Rows from a 3D modeling dataset
>> begin
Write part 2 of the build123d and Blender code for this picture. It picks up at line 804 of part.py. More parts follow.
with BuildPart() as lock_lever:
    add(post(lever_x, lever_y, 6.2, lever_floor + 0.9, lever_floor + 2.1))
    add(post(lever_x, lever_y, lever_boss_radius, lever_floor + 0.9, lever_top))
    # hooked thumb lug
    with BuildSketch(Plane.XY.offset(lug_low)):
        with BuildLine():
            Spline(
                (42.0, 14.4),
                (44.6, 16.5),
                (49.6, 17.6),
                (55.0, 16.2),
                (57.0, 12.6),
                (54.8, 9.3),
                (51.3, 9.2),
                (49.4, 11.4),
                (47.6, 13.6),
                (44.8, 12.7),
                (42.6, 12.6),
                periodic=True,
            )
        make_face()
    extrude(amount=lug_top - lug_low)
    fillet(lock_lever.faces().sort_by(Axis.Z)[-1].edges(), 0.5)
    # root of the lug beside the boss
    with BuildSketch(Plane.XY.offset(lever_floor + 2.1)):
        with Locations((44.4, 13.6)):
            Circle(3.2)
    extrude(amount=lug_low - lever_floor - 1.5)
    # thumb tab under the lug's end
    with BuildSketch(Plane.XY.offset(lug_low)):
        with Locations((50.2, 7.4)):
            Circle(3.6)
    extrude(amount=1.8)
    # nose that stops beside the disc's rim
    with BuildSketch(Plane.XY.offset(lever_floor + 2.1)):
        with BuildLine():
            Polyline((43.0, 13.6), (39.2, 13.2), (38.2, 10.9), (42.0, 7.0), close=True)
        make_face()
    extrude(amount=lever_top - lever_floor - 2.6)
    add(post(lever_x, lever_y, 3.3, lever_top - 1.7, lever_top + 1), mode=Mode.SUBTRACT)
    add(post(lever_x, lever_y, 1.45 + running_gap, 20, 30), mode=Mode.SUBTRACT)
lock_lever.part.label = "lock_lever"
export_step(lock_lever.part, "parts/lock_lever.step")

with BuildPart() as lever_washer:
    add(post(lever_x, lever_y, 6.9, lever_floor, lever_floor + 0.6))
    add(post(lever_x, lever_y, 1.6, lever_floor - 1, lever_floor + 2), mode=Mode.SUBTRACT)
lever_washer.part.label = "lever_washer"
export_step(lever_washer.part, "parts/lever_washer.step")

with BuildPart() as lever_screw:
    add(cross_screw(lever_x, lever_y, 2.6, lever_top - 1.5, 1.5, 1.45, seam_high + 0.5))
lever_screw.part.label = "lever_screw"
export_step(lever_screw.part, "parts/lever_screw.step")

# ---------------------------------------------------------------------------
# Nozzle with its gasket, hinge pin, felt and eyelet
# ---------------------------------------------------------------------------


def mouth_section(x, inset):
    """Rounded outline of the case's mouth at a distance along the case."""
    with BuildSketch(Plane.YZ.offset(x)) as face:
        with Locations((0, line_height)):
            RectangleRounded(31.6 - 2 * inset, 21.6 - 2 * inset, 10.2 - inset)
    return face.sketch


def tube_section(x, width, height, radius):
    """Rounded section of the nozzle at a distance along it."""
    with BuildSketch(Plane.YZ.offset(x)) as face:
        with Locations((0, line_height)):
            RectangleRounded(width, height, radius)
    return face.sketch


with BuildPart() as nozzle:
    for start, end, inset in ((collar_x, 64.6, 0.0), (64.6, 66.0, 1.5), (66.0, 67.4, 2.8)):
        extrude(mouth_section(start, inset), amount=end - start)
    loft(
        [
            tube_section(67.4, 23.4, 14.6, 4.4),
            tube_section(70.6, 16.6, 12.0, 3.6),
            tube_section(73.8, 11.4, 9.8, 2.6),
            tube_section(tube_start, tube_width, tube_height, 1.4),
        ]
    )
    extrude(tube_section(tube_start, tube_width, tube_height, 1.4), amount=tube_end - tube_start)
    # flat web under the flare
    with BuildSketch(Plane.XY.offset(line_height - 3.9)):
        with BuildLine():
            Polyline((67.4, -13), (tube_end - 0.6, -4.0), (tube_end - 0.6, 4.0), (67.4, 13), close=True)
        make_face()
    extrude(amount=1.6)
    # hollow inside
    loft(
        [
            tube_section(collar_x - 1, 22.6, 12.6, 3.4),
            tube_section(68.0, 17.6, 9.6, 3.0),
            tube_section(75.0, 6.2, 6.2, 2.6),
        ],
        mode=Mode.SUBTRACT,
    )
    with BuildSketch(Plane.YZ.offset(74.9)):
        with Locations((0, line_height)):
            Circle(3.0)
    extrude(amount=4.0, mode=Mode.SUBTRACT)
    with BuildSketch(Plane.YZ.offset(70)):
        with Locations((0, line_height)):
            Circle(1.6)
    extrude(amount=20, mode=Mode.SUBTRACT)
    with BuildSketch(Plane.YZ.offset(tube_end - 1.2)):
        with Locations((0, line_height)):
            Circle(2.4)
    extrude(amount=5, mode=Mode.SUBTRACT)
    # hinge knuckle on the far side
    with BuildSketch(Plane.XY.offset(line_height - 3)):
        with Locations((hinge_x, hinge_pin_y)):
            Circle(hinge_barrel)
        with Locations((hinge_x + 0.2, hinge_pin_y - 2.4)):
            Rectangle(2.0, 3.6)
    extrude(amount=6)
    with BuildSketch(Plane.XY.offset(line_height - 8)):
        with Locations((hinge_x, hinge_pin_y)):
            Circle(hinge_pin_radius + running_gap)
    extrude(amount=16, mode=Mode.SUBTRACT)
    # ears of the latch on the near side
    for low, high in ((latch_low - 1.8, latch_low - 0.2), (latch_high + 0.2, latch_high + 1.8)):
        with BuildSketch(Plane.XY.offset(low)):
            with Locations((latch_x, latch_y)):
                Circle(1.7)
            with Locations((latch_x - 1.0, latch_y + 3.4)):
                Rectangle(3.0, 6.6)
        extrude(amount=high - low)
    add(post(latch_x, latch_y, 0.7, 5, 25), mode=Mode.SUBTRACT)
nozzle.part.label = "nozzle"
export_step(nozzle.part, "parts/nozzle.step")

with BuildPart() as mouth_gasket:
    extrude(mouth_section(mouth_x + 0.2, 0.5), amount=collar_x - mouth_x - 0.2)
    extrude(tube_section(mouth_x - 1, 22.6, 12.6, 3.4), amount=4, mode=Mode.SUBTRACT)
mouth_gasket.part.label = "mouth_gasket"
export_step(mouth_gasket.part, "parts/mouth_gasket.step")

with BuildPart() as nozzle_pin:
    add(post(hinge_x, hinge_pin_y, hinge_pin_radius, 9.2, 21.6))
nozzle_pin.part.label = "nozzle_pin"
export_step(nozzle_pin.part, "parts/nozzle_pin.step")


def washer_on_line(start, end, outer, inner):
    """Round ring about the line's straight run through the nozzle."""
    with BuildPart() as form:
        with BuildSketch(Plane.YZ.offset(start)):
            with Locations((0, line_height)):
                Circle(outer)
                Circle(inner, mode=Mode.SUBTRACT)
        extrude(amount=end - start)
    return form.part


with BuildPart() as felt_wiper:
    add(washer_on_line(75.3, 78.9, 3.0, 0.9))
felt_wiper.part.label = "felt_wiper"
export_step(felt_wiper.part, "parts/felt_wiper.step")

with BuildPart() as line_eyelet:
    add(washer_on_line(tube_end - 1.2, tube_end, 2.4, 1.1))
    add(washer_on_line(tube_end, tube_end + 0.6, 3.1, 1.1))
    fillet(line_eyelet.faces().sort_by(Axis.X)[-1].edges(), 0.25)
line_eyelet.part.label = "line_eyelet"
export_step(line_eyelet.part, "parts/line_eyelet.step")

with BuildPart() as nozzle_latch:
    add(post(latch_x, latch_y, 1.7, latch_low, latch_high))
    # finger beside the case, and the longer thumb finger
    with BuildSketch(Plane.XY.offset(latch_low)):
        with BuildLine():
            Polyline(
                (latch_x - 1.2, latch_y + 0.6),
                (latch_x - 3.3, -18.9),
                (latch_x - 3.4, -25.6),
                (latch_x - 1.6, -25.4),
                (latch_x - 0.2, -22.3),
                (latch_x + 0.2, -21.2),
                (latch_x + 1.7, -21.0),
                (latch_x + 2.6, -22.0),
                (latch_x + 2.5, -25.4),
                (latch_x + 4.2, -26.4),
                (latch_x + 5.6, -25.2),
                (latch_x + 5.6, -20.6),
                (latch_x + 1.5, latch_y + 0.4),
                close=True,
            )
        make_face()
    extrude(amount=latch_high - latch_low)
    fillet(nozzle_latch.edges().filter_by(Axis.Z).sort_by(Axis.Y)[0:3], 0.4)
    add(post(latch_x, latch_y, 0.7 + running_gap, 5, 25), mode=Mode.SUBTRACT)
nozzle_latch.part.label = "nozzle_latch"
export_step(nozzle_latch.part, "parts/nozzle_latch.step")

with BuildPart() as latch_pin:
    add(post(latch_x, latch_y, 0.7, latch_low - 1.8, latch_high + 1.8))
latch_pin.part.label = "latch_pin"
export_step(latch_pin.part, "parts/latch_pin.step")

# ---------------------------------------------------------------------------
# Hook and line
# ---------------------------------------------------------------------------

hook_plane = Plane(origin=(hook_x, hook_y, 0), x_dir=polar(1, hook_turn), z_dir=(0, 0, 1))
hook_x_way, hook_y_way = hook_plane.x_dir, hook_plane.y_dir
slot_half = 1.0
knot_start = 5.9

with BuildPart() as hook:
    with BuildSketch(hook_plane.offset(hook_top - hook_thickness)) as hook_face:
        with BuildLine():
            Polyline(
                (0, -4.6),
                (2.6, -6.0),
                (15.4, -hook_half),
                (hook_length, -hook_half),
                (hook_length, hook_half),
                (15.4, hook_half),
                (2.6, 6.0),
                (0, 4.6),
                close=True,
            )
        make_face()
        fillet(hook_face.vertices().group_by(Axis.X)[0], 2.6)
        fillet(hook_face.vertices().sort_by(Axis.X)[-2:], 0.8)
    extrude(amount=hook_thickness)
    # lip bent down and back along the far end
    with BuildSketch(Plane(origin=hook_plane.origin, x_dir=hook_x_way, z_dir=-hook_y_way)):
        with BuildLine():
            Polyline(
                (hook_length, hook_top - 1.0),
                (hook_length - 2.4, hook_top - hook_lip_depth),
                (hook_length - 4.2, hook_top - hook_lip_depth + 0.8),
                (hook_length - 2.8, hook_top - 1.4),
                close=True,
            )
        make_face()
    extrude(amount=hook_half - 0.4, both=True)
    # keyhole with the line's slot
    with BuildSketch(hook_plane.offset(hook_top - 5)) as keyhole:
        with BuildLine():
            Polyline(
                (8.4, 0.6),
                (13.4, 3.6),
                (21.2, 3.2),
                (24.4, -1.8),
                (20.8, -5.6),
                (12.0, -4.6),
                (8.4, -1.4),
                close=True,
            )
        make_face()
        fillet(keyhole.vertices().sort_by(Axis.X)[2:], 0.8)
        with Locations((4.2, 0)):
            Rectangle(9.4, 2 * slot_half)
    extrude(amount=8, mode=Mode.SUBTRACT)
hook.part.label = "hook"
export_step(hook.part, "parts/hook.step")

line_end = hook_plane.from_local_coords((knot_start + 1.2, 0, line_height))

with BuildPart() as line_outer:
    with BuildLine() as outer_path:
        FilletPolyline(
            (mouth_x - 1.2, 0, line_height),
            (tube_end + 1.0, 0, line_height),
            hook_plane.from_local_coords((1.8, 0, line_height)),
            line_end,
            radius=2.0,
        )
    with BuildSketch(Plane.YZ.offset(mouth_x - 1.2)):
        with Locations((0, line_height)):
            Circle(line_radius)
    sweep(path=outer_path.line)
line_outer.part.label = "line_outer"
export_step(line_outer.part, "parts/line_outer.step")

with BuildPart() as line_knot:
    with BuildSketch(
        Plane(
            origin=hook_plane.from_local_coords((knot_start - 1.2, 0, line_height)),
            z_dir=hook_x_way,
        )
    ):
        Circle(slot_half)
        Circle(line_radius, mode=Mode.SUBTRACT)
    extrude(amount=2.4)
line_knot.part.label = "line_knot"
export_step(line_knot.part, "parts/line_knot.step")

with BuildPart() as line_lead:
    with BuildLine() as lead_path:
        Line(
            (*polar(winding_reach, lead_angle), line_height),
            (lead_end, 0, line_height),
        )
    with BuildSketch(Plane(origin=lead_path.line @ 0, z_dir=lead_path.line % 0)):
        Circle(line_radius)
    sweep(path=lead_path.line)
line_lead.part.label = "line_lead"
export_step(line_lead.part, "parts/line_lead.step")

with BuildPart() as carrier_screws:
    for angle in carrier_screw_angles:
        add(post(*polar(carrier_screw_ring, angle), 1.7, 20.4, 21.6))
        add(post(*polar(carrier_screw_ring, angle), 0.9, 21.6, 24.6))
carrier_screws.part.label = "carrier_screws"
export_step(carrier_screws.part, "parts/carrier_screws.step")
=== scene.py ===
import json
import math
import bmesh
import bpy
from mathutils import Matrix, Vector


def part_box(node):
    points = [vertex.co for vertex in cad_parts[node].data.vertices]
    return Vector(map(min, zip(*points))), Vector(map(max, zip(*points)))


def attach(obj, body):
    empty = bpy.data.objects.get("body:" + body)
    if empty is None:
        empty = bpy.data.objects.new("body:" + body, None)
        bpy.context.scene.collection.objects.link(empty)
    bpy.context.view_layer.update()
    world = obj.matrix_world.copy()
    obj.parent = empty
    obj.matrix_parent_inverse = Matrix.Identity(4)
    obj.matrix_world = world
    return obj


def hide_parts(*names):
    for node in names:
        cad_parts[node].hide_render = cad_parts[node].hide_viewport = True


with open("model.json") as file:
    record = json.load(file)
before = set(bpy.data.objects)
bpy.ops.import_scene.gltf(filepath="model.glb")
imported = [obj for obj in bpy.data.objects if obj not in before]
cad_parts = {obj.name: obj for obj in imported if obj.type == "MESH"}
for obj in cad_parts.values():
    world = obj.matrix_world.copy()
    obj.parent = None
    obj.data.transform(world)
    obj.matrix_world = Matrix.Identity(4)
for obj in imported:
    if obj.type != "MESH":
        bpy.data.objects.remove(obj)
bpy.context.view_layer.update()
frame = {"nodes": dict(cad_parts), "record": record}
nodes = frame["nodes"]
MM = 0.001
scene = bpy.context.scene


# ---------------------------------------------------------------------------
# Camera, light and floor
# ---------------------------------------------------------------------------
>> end
>> begin
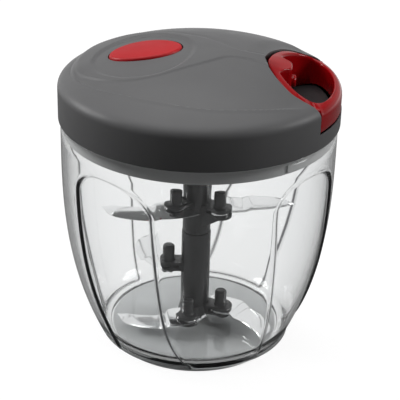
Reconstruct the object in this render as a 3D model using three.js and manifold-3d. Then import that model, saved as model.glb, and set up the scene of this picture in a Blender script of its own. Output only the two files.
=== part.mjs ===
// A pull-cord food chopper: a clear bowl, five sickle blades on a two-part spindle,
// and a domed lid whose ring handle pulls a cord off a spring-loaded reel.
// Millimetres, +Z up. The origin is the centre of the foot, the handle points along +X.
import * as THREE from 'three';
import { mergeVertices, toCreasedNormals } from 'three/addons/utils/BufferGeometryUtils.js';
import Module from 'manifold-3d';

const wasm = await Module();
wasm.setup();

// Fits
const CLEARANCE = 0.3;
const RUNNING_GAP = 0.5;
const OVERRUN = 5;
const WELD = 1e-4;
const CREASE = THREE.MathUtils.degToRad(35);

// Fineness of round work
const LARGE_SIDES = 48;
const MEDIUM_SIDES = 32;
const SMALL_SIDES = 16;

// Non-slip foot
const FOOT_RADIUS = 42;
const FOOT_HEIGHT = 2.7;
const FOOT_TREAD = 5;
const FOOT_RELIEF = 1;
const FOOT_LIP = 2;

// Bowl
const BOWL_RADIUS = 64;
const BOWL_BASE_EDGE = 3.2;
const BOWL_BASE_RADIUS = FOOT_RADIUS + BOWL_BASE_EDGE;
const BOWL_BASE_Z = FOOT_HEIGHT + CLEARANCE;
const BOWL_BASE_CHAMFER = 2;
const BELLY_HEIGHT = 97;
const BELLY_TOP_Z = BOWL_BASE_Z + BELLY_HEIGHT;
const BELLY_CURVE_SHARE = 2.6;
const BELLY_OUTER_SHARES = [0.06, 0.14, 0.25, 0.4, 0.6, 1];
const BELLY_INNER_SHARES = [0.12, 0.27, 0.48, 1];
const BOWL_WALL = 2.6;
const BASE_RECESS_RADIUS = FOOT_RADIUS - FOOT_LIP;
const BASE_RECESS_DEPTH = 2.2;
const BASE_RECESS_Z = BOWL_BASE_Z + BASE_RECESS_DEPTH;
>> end
- Aim -
What do the lines above say from the one containing "add(post(*polar(carrier_screw_ring, angle), 0.9, 21.6, 24.6))" down to the one containing "obj.matrix_world = world"? Return them exactly, both end lines included, and only them.

- The reply -
        add(post(*polar(carrier_screw_ring, angle), 0.9, 21.6, 24.6))
carrier_screws.part.label = "carrier_screws"
export_step(carrier_screws.part, "parts/carrier_screws.step")
=== scene.py ===
import json
import math
import bmesh
import bpy
from mathutils import Matrix, Vector


def part_box(node):
    points = [vertex.co for vertex in cad_parts[node].data.vertices]
    return Vector(map(min, zip(*points))), Vector(map(max, zip(*points)))


def attach(obj, body):
    empty = bpy.data.objects.get("body:" + body)
    if empty is None:
        empty = bpy.data.objects.new("body:" + body, None)
        bpy.context.scene.collection.objects.link(empty)
    bpy.context.view_layer.update()
    world = obj.matrix_world.copy()
    obj.parent = empty
    obj.matrix_parent_inverse = Matrix.Identity(4)
    obj.matrix_world = world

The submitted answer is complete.